Sifat dan tingkah lakunya mulai sering membuat kita jengkel. Apapun keinginannya
selalu minta dituruti, bahkan tak jarang pake acara ngajak bertengkar, ngambek
dan nangis. Yang lebih menjengkelkan lagi, muncul kosa kata baru yang cenderung
kasar ketika ia marah. Dikasih pengertian pun sering tak mempan, sulit
dikendalikan. Keukeuh dan egois, mungkin itu yang tergambar di benak sang ibu
terhadap si kecil.
Dunia anak-anak memang penuh kejutan. Pagi begitu ceria,
lucu dan manis sikapnya. Beberapa jam kemudian bisa berubah drastis, rewel dan
membuat seisi rumah jengkel. Ada saja kejadian yang membuatnya uring-uringan.
Di sinilah kesabaran, ketegasan, perhatian dan pengertian orang tua benar-benar
dibutuhkan. Anak mulai mengenal pentingnya teman, mempertahankan keinginan dan
sesuatu yang disukai, cenderung destruktif terhadap sesuatu yang menurutnya
jelek atau tidak suka, lebih sering bertengkar bahkan berani menentang
orang-orang terdekatnya.
Secara psikis, ia mulai mengenal dan menangkap sinyal-sinyal
yang bisa membentuk kepribadiannya, sehingga tidak bisa dibilang tidak atau jangan.

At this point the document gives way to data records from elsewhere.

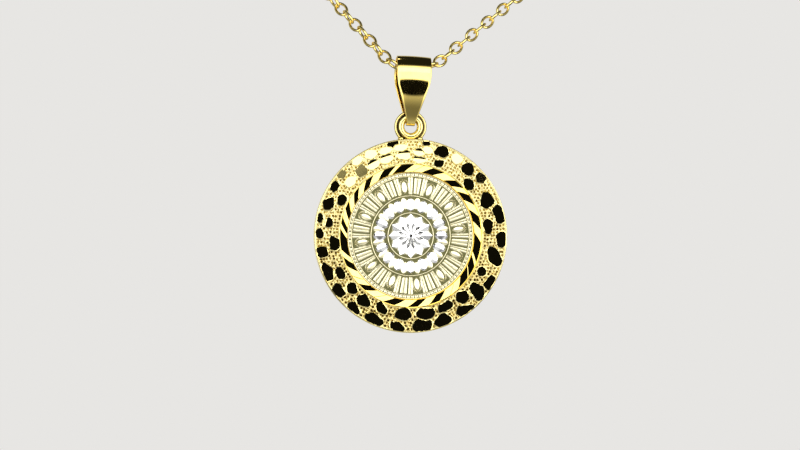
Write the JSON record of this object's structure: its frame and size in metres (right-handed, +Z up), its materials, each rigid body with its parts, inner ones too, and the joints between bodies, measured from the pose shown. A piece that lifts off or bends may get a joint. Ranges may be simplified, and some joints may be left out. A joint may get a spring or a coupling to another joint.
{
  "type": "medallion pendant on a cable chain",
  "caption": "Round medallion pendant: a nugget-textured frame round a relief plate, hung by a tapered strap bail on a fine cable chain, with a clasp at the nape.",
  "frame": {"origin": "at the nape of the neck, the highest point of the chain and the middle of its clasp", "axes": "+X to the right of the medallion seen from the front, +Y from its front to its back, +Z up, as it hangs"},
  "size_m": [0.1314, 0.1124, 0.1657],
  "materials": {
    "frame_gold": "mirror-polished nugget pads on a finely stippled ground, bright cuts inside",
    "plate_gold": "pale gold relief, bright-cut in the middle and frosted between the ribs",
    "bail_gold": "polished",
    "chain_gold": "polished"
  },
  "bodies": {
    "necklace": {"chain": "chain_gold", "clasp": "chain_gold"},
    "bail": {"bail": "bail_gold"},
    "medallion": {"nugget_frame": "frame_gold", "face_plate": "plate_gold"}
  },
  "joints": [
    {"name": "bail_swing", "type": "hinge", "parent": "necklace", "child": "bail", "pos_m": [-0.01202, -0.10843, -0.12922], "axis": [1, 0, 0], "range_deg": [-90, 90]},
    {"name": "medallion_swing", "type": "hinge", "parent": "bail", "child": "medallion", "pos_m": [-0.01235, -0.10843, -0.13691], "axis": [0, 1, 0], "range_deg": [-80, 80]}
  ]
}
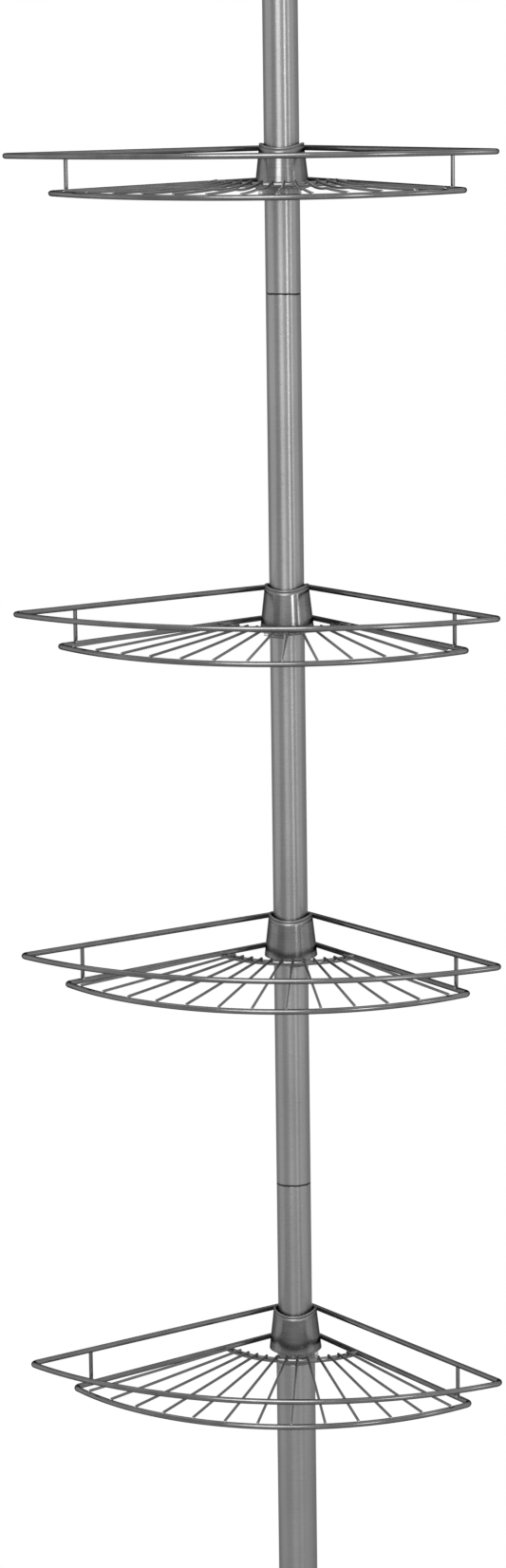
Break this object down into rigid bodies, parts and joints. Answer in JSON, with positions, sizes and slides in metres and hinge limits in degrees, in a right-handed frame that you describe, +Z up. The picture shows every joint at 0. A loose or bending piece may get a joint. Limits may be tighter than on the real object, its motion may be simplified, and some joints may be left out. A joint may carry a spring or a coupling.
{
  "type": "tension pole shelf unit",
  "caption": "Sprung floor-to-ceiling pole with quarter-round wire baskets that slide up and down it and swivel on wedge collars.",
  "frame": {"origin": "centre of the underside of the floor pad, on the pole's axis", "axes": "+Z up along the pole, -Y towards the baskets' curved fronts, +X to the right of someone facing the fronts"},
  "size_m": [0.2982, 0.2104, 1.889],
  "materials": {
    "pole_metal": "satin nickel-plated thin steel tube",
    "collar_metal": "satin nickel-plated pressed sheet",
    "wire_metal": "satin nickel-plated drawn wire, welded",
    "wedge_plastic": "natural milky polyethylene",
    "end_plastic": "fine-textured grey moulded plastic",
    "pad_rubber": "matt non-slip rubber",
    "guide_plastic": "plain moulded acetal",
    "coupler_steel": "plain drawn steel tube",
    "spring_steel": "oiled spring wire"
  },
  "bodies": {
    "lower_pole": {"floor_pad": "pad_rubber", "foot_cup": "end_plastic", "lower_tube": "pole_metal", "spring_seat": "guide_plastic", "tension_spring": "spring_steel", "mouth_bushing": "guide_plastic"},
    "upper_pole": {"tube_guide": "guide_plastic", "upper_tube_1": "pole_metal", "upper_tube_2": "pole_metal", "upper_tube_3": "pole_metal", "coupler_1": "coupler_steel", "coupler_2": "coupler_steel", "top_cup": "end_plastic", "ceiling_pad": "pad_rubber"},
    "wedge_1": {"wedge_1_tabbed": "wedge_plastic", "wedge_1_plain": "wedge_plastic"},
    "basket_1": {"basket_1_collar": "collar_metal", "basket_1_rail": "wire_metal", "basket_1_floor_frame": "wire_metal", "basket_1_inner_arc": "wire_metal", "basket_1_spokes": "wire_metal", "basket_1_posts": "wire_metal"},
    "wedge_2": {"wedge_2_tabbed": "wedge_plastic", "wedge_2_plain": "wedge_plastic"},
    "basket_2": {"basket_2_collar": "collar_metal", "basket_2_rail": "wire_metal", "basket_2_floor_frame": "wire_metal", "basket_2_inner_arc": "wire_metal", "basket_2_spokes": "wire_metal", "basket_2_posts": "wire_metal"},
    "wedge_3": {"wedge_3_tabbed": "wedge_plastic", "wedge_3_plain": "wedge_plastic"},
    "basket_3": {"basket_3_collar": "collar_metal", "basket_3_rail": "wire_metal", "basket_3_floor_frame": "wire_metal", "basket_3_inner_arc": "wire_metal", "basket_3_spokes": "wire_metal", "basket_3_posts": "wire_metal"},
    "wedge_4": {"wedge_4_tabbed": "wedge_plastic", "wedge_4_plain": "wedge_plastic"},
    "basket_4": {"basket_4_collar": "collar_metal", "basket_4_rail": "wire_metal", "basket_4_floor_frame": "wire_metal", "basket_4_inner_arc": "wire_metal", "basket_4_spokes": "wire_metal", "basket_4_posts": "wire_metal"}
  },
  "joints": [
    {"name": "pole_telescope", "type": "slide", "parent": "lower_pole", "child": "upper_pole", "axis": [0, 0, 1], "range_m": [-0.04, 0], "stiffness_N_per_m": 2500, "springref_m": 0.05, "deforming": ["tension_spring"]},
    {"name": "basket_1_height", "type": "slide", "parent": "upper_pole", "child": "wedge_1", "axis": [0, 0, 1], "range_m": [-0.115, 0.42]},
    {"name": "basket_1_swivel", "type": "hinge", "parent": "wedge_1", "child": "basket_1", "pos_m": [0, 0, 1.3948], "axis": [0, 0, 1], "continuous": true},
    {"name": "basket_2_height", "type": "slide", "parent": "upper_pole", "child": "wedge_2", "axis": [0, 0, 1], "range_m": [-0.085, 0.115]},
    {"name": "basket_2_swivel", "type": "hinge", "parent": "wedge_2", "child": "basket_2", "pos_m": [0, 0, 1.1183], "axis": [0, 0, 1], "continuous": true},
    {"name": "basket_3_height", "type": "slide", "parent": "upper_pole", "child": "wedge_3", "axis": [0, 0, 1], "range_m": [-0.09, 0.085]},
    {"name": "basket_3_swivel", "type": "hinge", "parent": "wedge_3", "child": "basket_3", "pos_m": [0, 0, 0.9048], "axis": [0, 0, 1], "continuous": true},
    {"name": "basket_4_height", "type": "slide", "parent": "lower_pole", "child": "wedge_4", "axis": [0, 0, 1], "range_m": [0, 0.09]},
    {"name": "basket_4_swivel", "type": "hinge", "parent": "wedge_4", "child": "basket_4", "pos_m": [0, 0, 0.6408], "axis": [0, 0, 1], "continuous": true}
  ]
}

Hal ini sebetulnya wajar, dan normal dialami anak-anak karena rasa ingin tahu
dan rasa ingin mencobanya tinggi. Dalam fase ini, orang tua harus mulai
menerapkan aturan yang sesuai, menanamkan disiplin dan perhatian utuh. Untuk
menghadapi perubahan si kecil yang mulai “membuat jengkel”, ada beberap trik
sederhana yang mungkin bermanfaat.
Pertama, jangan bersikap terlalu frontal dalam menghadapi
perubahan atau keinginan si kecil. Sekiranya yang dia inginkan itu baik dan
sanggup kita penuhi, turutilah. Akan tetapi jika sikap dan keinginannya memang
kelewatan, tidak baik untuknya,membahayakan, dan kita tidak sanggup
memenuhinya, katakan tidak atau jangan dengan tegas. Meskipun efeknya dia akan
marah atau menangis meraung-raung, biarkan saja. Tujuan kita satu, mulai
mengarahkan dan membentuk kepribadiannya dengan pola asuh dan didikan yang baik
untuknya, sehingga dia mulai belajar mengerti yang seharusnya dia lakukan dan
dia tunjukkan.
Kedua, sebisa mungkin orang tua jangan terpancing emosi
ketika anak mulai menjengkelkan. Hindari banyak ngomel dan mengeluarkan
kata-kata yang bisa menyakitinya atau membuatnya merasa rendah. Kalau sudah
diberi pengertian masih tidak mempan, beri dia peringatan dan hukuman yang
efektif. Misalnya, dengan mendiamkannya beberapa jam, tidak mengizinkannya
nonton acara favoritnya, tidak mengizinkannya bermain di luar, dll yang
sifatnya mendidik dan membuatnya menyadari kesalahannya.
Ketiga, orang tua harus konsisiten menerapkan aturan, mana
yang boleh dan mana yang tidak. Fungsinya untuk menanamkan pembiasaan disiplin.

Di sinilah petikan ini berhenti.